Les 5-20 sont les seuls titres pour le paiement desquels la loi ne se soit pas expliquée d’une manière catégorique. Elle a spécifié que les 10-40 seraient remboursés en monnaie métallique. Elle a indiqué le paiement en papier pour les anciens 7-30 et le petit nombre de certificats encore en circulation. Quant aux 5-20, l’acte du 25 février 1862, qui a autorisé la première émission de ces titres, ne dit pas explicitement s’ils seront payés en or ou en billets ; il porte simplement qu’ils seront « rachetables cinq ans et remboursables vingt ans après l’émission, de plus échangeables contre des billets de la trésorerie. » Cependant rémission de la première série de 5-20 était antérieure à l’établissement du cours forcé des billets. Ceux-ci avaient donc à ce moment la valeur de l’or, et le législateur ne se trouvait point dans la nécessité de stipuler expressément le remboursement en monnaie métallique. On ne saurait donc inférer du silence de la loi que le paiement en or des 5-20 fût facultatif.

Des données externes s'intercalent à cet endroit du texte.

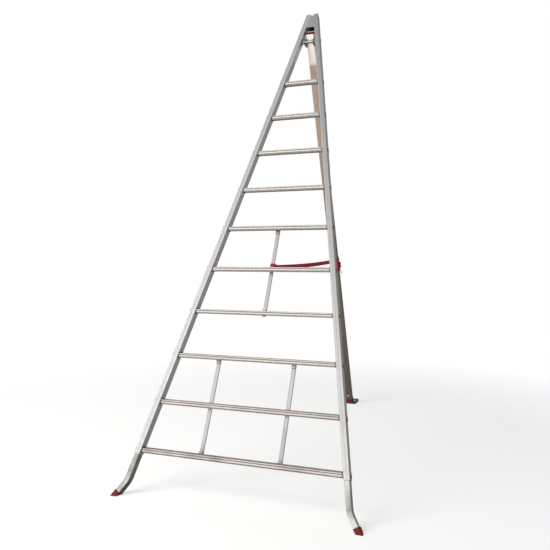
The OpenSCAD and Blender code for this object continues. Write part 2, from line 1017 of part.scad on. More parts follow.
shoe_sole();
shoe_plate();
shoe_bolt();
shoe_nut();
strap_loop();
strap_front();
strap_rear();
strap_wrap();
strap_knot();
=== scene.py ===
"""Orchard tripod ladder: finishes, moulded and woven pieces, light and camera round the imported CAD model."""
import json
import math
import random

import bmesh
import bpy
from mathutils import Matrix, Vector

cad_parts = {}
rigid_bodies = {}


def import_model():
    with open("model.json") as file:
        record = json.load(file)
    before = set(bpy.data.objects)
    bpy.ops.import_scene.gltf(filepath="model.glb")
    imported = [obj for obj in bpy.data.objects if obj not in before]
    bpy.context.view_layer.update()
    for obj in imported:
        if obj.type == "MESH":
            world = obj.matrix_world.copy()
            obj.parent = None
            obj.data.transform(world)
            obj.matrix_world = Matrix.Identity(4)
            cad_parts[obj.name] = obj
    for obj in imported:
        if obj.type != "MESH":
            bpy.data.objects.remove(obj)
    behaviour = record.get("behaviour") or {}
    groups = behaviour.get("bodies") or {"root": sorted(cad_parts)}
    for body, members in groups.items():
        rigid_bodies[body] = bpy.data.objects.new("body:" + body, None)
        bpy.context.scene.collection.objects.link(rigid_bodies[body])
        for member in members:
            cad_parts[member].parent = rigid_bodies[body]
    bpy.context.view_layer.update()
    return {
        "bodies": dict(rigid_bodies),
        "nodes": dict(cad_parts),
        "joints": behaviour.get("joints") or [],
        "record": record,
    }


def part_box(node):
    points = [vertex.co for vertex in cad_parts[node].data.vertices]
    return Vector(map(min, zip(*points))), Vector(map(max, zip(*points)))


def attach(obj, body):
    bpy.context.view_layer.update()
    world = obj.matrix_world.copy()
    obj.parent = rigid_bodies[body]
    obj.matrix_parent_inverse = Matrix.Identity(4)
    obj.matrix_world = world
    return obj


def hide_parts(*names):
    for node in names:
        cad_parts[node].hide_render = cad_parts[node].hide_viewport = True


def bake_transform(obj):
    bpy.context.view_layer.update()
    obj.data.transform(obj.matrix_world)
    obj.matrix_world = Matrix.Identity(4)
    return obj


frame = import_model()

# ---------------------------------------------------------------- driving dimensions, in metres and radians
LEAN = math.radians(25.5)
SIDE_ANGLE = math.radians(10.42)
LEG_ANGLE = math.radians(22.5)
FOOT_BEND = math.radians(22.0)
STILE_W = 0.033
STILE_D = 0.050
TUBE_W = 0.0286
TUBE_D = 0.0456
BEND_RADIUS = 0.120
BEND_START = 0.118
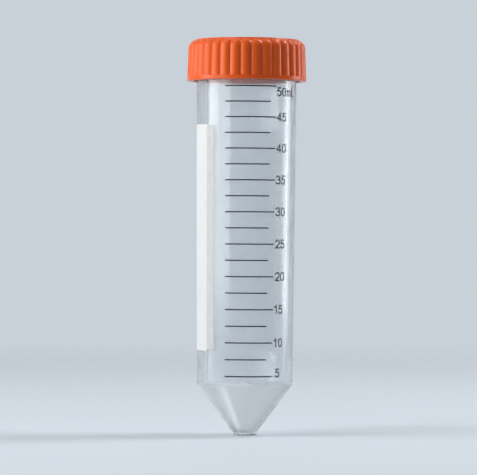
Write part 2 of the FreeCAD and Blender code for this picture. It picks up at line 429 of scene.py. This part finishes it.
def build_printed_ink():
    """Outputs an ink's colour, roughness and normal, which vary over fractions of a millimetre."""
    group, inputs, outputs = new_group(
        "printed_ink",
        {
            "Full Color": "Color", "Thin Color": "Color", "Patch Size": "Float",
            "Bump Depth": "Float", "Roughness": "Float", "Unevenness": "Float",
        },
        {"Base Color": "Color", "Roughness": "Float", "Normal": "Vector"},
    )
    patches = noise_of_size(group, inputs.outputs["Patch Size"], Detail=4.0, Roughness=0.65)
    thin = add_node(group, "ShaderNodeMapRange", From_Min=0.35, From_Max=0.75)
    group.links.new(patches.outputs["Fac"], thin.inputs["Value"])

    tones = add_node(group, "ShaderNodeMix", data_type="RGBA")
    group.links.new(thin.outputs["Result"], tones.inputs[MIX_SHARE])
    group.links.new(inputs.outputs["Full Color"], tones.inputs[MIX_FROM])
    group.links.new(inputs.outputs["Thin Color"], tones.inputs[MIX_TO])
    group.links.new(tones.outputs[MIX_RESULT], outputs.inputs["Base Color"])

    uneven = multiply_add(
        group, thin.outputs["Result"], inputs.outputs["Unevenness"], inputs.outputs["Roughness"]
    )
    group.links.new(uneven, outputs.inputs["Roughness"])
    bump = bump_of_depth(group, patches, inputs.outputs["Bump Depth"])
    group.links.new(bump.outputs["Normal"], outputs.inputs["Normal"])
    return group


printed_ink = build_printed_ink()
print("printed_ink has", len(printed_ink.nodes), "nodes")

# %% Ink materials


def ink_material(name, settings, **values):
    """An ink: the settings go to its shader, and the values to the ink's node group."""
    material = new_material(name)
    add_surface(material, principled(material, **settings), printed_ink, **values)
    return material


black_ink = ink_material(
    "black_ink", {"Specular_IOR_Level": 0.15},
    Full_Color=(0.008, 0.010, 0.016, 1.0), Thin_Color=(0.030, 0.033, 0.042, 1.0),
    Patch_Size=0.6 * MM, Bump_Depth=0.004 * MM, Roughness=0.45, Unevenness=0.15,
)
white_ink = ink_material(
    "white_ink", {"Alpha": 0.95, "Specular_IOR_Level": 0.35},
    Full_Color=(0.92, 0.925, 0.92, 1.0), Thin_Color=(0.86, 0.87, 0.87, 1.0),
    Patch_Size=3 * MM, Bump_Depth=0.010 * MM, Roughness=0.5, Unevenness=0.1,
)
# The greyer white of the strip along the patch's front edge.
greyer_white_ink = ink_material(
    "greyer_white_ink", {"Alpha": 0.95, "Specular_IOR_Level": 0.35},
    Full_Color=(0.77, 0.775, 0.77, 1.0), Thin_Color=(0.70, 0.71, 0.71, 1.0),
    Patch_Size=2 * MM, Bump_Depth=0.012 * MM, Roughness=0.55, Unevenness=0.1,
)
print("made", black_ink.name, white_ink.name, "and", greyer_white_ink.name)

# %% [markdown]
# ## The tube's own section
#
# The tube is a round moulding, so one section holds its whole shape. It is read off the solid part
# by cutting that in half, twice: that way the two can't differ. The same section then gives the
# wall's radius at any height, which is where the print goes.

# %% Read the section
MERGE = 0.5e-6
FLAT_ANGLE = radians(0.05)


def half_section(node):
    """The outline of a round part's section on its +X side, as a bmesh of loose edges.

    The first cut, along the axis, clears both sides of itself. The second clears the -X half.
    """
    outline = bmesh.new()
    outline.from_mesh(node.data)
    bmesh.ops.remove_doubles(outline, verts=outline.verts, dist=MERGE)
    for normal, both in (((0, 1, 0), True), ((1, 0, 0), False)):
        everything = outline.verts[:] + outline.edges[:] + outline.faces[:]
        bmesh.ops.bisect_plane(
            outline, geom=everything, dist=MERGE, plane_co=(0, 0, 0), plane_no=normal,
            clear_outer=both, clear_inner=True,
        )
    return outline


def drop_straight_points(outline):
    """Removes the points along straight runs, which the section doesn't need."""
    straight = []
    for vert in outline.verts:
        if len(vert.link_edges) == 2:
            before, after = (edge.other_vert(vert).co - vert.co for edge in vert.link_edges)
            if before.angle(-after, 0) < FLAT_ANGLE:
                straight.append(vert)
    bmesh.ops.dissolve_verts(outline, verts=straight)


def wall_radii(outline, height):
    """Radii at which the section's outline crosses a height, smallest first."""
    radii = []
    for edge in outline.edges:
        low, high = sorted((vert.co for vert in edge.verts), key=lambda place: place.z)
        if low.z <= height < high.z:
            radii.append(low.lerp(high, (height - low.z) / (high.z - low.z)).x)
    return sorted(radii)


def outer_radius(height):
    """The tube's outside radius at a height."""
    return wall_radii(section, height)[-1]


section = half_section(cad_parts["tube"])
drop_straight_points(section)
mid_height_radii = [round(radius / MM, 3) for radius in wall_radii(section, tube_top / 2)]
print("tube section has", len(section.verts), "points and", len(section.edges), "edges")
print("the wall at mid height lies between the radii", mid_height_radii)

# %% [markdown]
# ## The neck's thread
#
# The thread is moulded in one with the tube, and light passes through both, so it can't be a
# separate ridge stuck on: its hidden side would show. The section is turned round the axis with
# fine rows on the neck, and the rows are then pushed outwards along a helix.

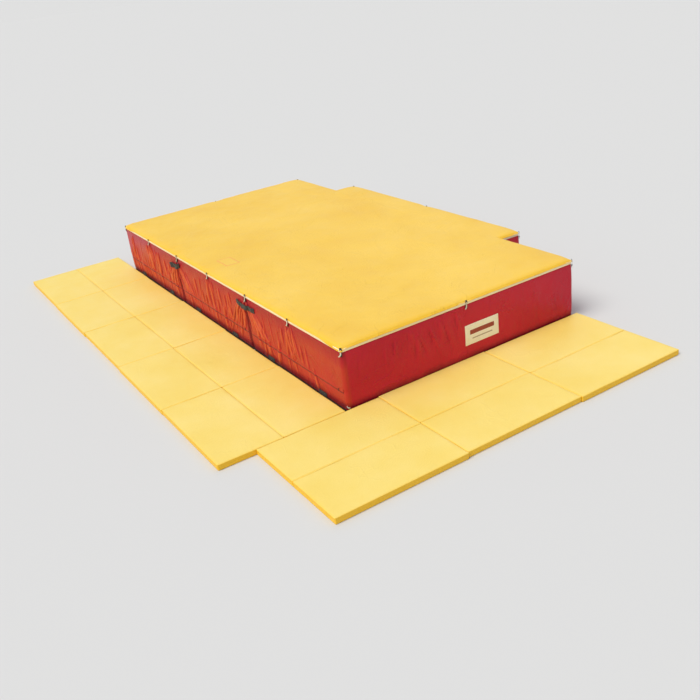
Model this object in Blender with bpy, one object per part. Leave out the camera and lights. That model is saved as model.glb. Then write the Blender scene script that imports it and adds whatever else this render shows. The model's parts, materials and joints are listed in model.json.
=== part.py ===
"""Foam landing pit of three units under one top pad, with bi-fold mats laid round two of its sides.

The origin is on the floor at the centre of the pit's main rectangle. +X runs along the pit's short side,
away from the long straight wall. +Y runs along its long side, away from the labelled wall. +Z is up.
"""

import math

import bmesh
import bpy
from mathutils import Matrix, Vector

# Driving dimensions, in metres.
PIT_LENGTH = 5.43          # along Y, all three units
PIT_WIDTH = 2.68           # along X, without the projecting section
PROJECTION = 0.28          # how far the middle of the right side stands out between its cut-out corners
CUT_OUT = 1.03             # length of the near cut-out corner, from the pit's end
FAR_CUT_OUT = 1.10         # length of the far cut-out corner
UNIT_HEIGHT = 0.585        # top of the red units
PIT_HEIGHT = 0.64          # top of the top pad
UNITS = ("near", "middle", "far")
CORNER_RADIUS = 0.03
VINYL = 0.002              # thickness of a cover's vinyl
BASE_SHEET = 0.003         # thickness of the non-slip base tray's floor
TRAY_HEIGHT = 0.040        # how far the base tray's sides stand up round the foam
GAP = 0.0006               # clearance between pieces that lie against each other
UNIT_GAP = 0.004           # joint between two units
BAND_HEIGHT = 0.038        # cream band round the side of the top pad

PANEL = 0.600              # a mat panel's width, across the fold
MAT_LENGTH = 1.204         # a mat's length, along the fold
MAT_PITCH = 1.208
MAT_THICKNESS = 0.058
FOLD_GAP = 0.004           # joint between a mat's two panels
FOLD_LIFT = 0.001          # height of the fold's axis above the mat's top
LEFT_MAT_OFFSETS = (0.038, 0.042, 0.036, 0.043, 0.038)   # from the long wall to each mat of its row
FRONT_MAT_OFFSETS = (0.018, 0.006, 0.016)                # from the labelled wall to each mat of its row
LEFT_ROW_START = 0.013     # how far the left row starts before the labelled wall
FRONT_ROW_START = 0.90     # how far the front row starts beyond the long wall
MAT_EDGE_ROUNDING = 0.006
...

L’assimilation des titres de la dette aux autres Valeurs soumises à l’impôt sur le revenu ne s’appuyait pas sur des motifs beaucoup plus valables. Comment ! disaient ceux qui la proposaient, les agriculteurs, les industriels, les commerçans, dont la fortune est toujours plus ou moins aléatoire, sont contraints de remettre à l’état une part de leurs profits annuels, et les capitalistes, dont le revenu, placé en titres de la rente, se trouve à l’abri des risques et des incertitudes commerciales, auraient l’avantage d’être dispensés de contribuer aux charges publiques ! Le raisonnement peut être spécieux ; il fut loin de convaincre le congrès, qui n’accorda pas même à ces théories l’honneur d’une discussion sérieuse. C’est aux États-Unis du reste qu’une semblable doctrine avait le moins de chances de faire fortune. Les titres de la dette fédérale ne sont point, comme les consolidés anglais ou la rente française, un placement dans lequel les porteurs de titres n’ont en vue que le paiement à perpétuité d’annuités fixes en échange desquelles ils abandonnent tout droit.au remboursement du capital. Aux États-Unis, le gouvernement s’engage à rembourser la valeur des obligations souscrites dans un délai

  1. Nous rappellerons que les noms adoptés pour désigner ces titres indiquent le nombre d’années au bout desquelles ils avaient été déclarés remboursables lors de l’émission : ainsi les 5-20 (five-twenties) sont des obligations remboursables en cinq ans au moins, vingt ans au plus. Les 7-30 tirent leur nom du taux d’intérêt auquel ils furent émis. Voyez la Revue du 15 septembre 1868.